===== Source excerpt =====
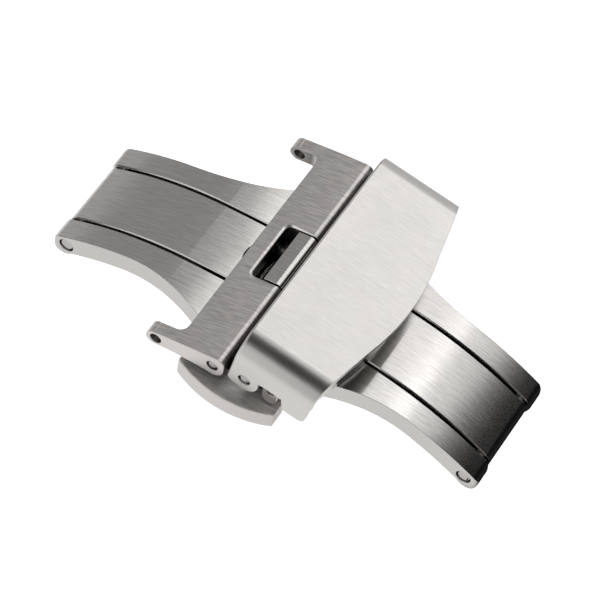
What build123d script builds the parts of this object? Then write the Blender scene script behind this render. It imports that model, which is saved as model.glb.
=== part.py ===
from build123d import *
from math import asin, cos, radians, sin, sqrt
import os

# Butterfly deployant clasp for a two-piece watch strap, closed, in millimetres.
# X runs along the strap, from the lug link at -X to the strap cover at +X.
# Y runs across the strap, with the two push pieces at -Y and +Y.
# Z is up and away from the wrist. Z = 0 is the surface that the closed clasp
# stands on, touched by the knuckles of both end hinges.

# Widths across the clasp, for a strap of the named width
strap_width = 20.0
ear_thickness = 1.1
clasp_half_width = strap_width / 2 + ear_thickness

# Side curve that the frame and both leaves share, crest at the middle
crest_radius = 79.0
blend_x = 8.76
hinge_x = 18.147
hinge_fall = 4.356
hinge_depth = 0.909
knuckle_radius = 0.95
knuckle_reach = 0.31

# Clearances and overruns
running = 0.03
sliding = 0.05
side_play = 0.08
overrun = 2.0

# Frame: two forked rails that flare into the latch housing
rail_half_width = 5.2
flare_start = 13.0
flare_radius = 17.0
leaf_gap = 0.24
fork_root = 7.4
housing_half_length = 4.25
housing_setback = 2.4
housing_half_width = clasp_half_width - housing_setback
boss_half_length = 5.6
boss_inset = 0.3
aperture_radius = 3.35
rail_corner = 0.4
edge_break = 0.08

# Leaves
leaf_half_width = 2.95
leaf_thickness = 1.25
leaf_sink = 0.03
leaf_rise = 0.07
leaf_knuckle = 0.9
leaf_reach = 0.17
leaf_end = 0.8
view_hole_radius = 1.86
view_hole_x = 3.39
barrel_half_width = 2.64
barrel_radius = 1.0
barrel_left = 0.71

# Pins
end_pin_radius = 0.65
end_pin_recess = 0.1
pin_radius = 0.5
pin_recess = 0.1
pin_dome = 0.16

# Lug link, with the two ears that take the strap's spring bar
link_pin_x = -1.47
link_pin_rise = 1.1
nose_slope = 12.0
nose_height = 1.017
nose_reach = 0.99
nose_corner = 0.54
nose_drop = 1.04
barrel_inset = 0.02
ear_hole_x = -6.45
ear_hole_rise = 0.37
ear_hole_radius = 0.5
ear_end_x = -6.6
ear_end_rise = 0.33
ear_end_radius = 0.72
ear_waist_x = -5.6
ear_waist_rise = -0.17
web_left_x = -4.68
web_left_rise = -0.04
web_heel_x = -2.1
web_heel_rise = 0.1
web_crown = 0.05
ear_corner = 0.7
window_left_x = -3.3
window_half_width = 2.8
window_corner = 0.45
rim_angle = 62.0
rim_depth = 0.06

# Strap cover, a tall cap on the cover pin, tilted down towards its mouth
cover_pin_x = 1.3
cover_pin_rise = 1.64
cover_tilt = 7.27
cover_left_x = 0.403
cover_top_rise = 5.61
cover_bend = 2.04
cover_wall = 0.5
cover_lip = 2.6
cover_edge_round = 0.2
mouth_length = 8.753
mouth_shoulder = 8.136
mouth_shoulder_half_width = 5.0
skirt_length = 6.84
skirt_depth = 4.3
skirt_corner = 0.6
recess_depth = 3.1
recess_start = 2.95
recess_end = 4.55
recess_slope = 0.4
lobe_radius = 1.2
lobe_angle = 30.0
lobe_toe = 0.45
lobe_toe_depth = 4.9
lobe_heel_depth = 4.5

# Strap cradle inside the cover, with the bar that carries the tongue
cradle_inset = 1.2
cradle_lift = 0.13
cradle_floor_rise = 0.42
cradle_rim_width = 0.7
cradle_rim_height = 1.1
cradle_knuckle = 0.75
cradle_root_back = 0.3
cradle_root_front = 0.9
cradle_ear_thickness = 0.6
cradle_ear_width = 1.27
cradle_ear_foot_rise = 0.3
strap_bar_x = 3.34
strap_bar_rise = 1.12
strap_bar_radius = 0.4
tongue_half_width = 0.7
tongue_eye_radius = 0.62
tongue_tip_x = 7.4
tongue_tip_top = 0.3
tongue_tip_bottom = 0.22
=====
▶ _Goal_
Give back the data above exactly as it appears.

▶ _Final result_
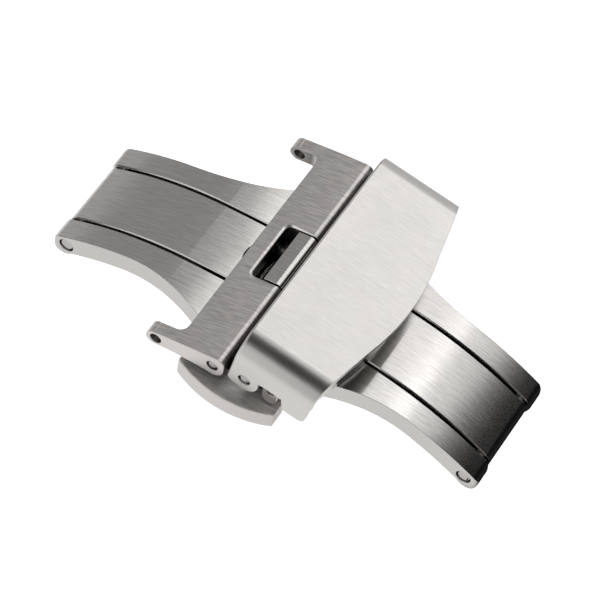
What build123d script builds the parts of this object? Then write the Blender scene script behind this render. It imports that model, which is saved as model.glb.
=== part.py ===
from build123d import *
from math import asin, cos, radians, sin, sqrt
import os

# Butterfly deployant clasp for a two-piece watch strap, closed, in millimetres.
# X runs along the strap, from the lug link at -X to the strap cover at +X.
# Y runs across the strap, with the two push pieces at -Y and +Y.
# Z is up and away from the wrist. Z = 0 is the surface that the closed clasp
# stands on, touched by the knuckles of both end hinges.

# Widths across the clasp, for a strap of the named width
strap_width = 20.0
ear_thickness = 1.1
clasp_half_width = strap_width / 2 + ear_thickness

# Side curve that the frame and both leaves share, crest at the middle
crest_radius = 79.0
blend_x = 8.76
hinge_x = 18.147
hinge_fall = 4.356
hinge_depth = 0.909
knuckle_radius = 0.95
knuckle_reach = 0.31

# Clearances and overruns
running = 0.03
sliding = 0.05
side_play = 0.08
overrun = 2.0

# Frame: two forked rails that flare into the latch housing
rail_half_width = 5.2
flare_start = 13.0
flare_radius = 17.0
leaf_gap = 0.24
fork_root = 7.4
housing_half_length = 4.25
housing_setback = 2.4
housing_half_width = clasp_half_width - housing_setback
boss_half_length = 5.6
boss_inset = 0.3
aperture_radius = 3.35
rail_corner = 0.4
edge_break = 0.08

# Leaves
leaf_half_width = 2.95
leaf_thickness = 1.25
leaf_sink = 0.03
leaf_rise = 0.07
leaf_knuckle = 0.9
leaf_reach = 0.17
leaf_end = 0.8
view_hole_radius = 1.86
view_hole_x = 3.39
barrel_half_width = 2.64
barrel_radius = 1.0
barrel_left = 0.71

# Pins
end_pin_radius = 0.65
end_pin_recess = 0.1
pin_radius = 0.5
pin_recess = 0.1
pin_dome = 0.16

# Lug link, with the two ears that take the strap's spring bar
link_pin_x = -1.47
link_pin_rise = 1.1
nose_slope = 12.0
nose_height = 1.017
nose_reach = 0.99
nose_corner = 0.54
nose_drop = 1.04
barrel_inset = 0.02
ear_hole_x = -6.45
ear_hole_rise = 0.37
ear_hole_radius = 0.5
ear_end_x = -6.6
ear_end_rise = 0.33
ear_end_radius = 0.72
ear_waist_x = -5.6
ear_waist_rise = -0.17
web_left_x = -4.68
web_left_rise = -0.04
web_heel_x = -2.1
web_heel_rise = 0.1
web_crown = 0.05
ear_corner = 0.7
window_left_x = -3.3
window_half_width = 2.8
window_corner = 0.45
rim_angle = 62.0
rim_depth = 0.06

# Strap cover, a tall cap on the cover pin, tilted down towards its mouth
cover_pin_x = 1.3
cover_pin_rise = 1.64
cover_tilt = 7.27
cover_left_x = 0.403
cover_top_rise = 5.61
cover_bend = 2.04
cover_wall = 0.5
cover_lip = 2.6
cover_edge_round = 0.2
mouth_length = 8.753
mouth_shoulder = 8.136
mouth_shoulder_half_width = 5.0
skirt_length = 6.84
skirt_depth = 4.3
skirt_corner = 0.6
recess_depth = 3.1
recess_start = 2.95
recess_end = 4.55
recess_slope = 0.4
lobe_radius = 1.2
lobe_angle = 30.0
lobe_toe = 0.45
lobe_toe_depth = 4.9
lobe_heel_depth = 4.5

# Strap cradle inside the cover, with the bar that carries the tongue
cradle_inset = 1.2
cradle_lift = 0.13
cradle_floor_rise = 0.42
cradle_rim_width = 0.7
cradle_rim_height = 1.1
cradle_knuckle = 0.75
cradle_root_back = 0.3
cradle_root_front = 0.9
cradle_ear_thickness = 0.6
cradle_ear_width = 1.27
cradle_ear_foot_rise = 0.3
strap_bar_x = 3.34
strap_bar_rise = 1.12
strap_bar_radius = 0.4
tongue_half_width = 0.7
tongue_eye_radius = 0.62
tongue_tip_x = 7.4
tongue_tip_top = 0.3
tongue_tip_bottom = 0.22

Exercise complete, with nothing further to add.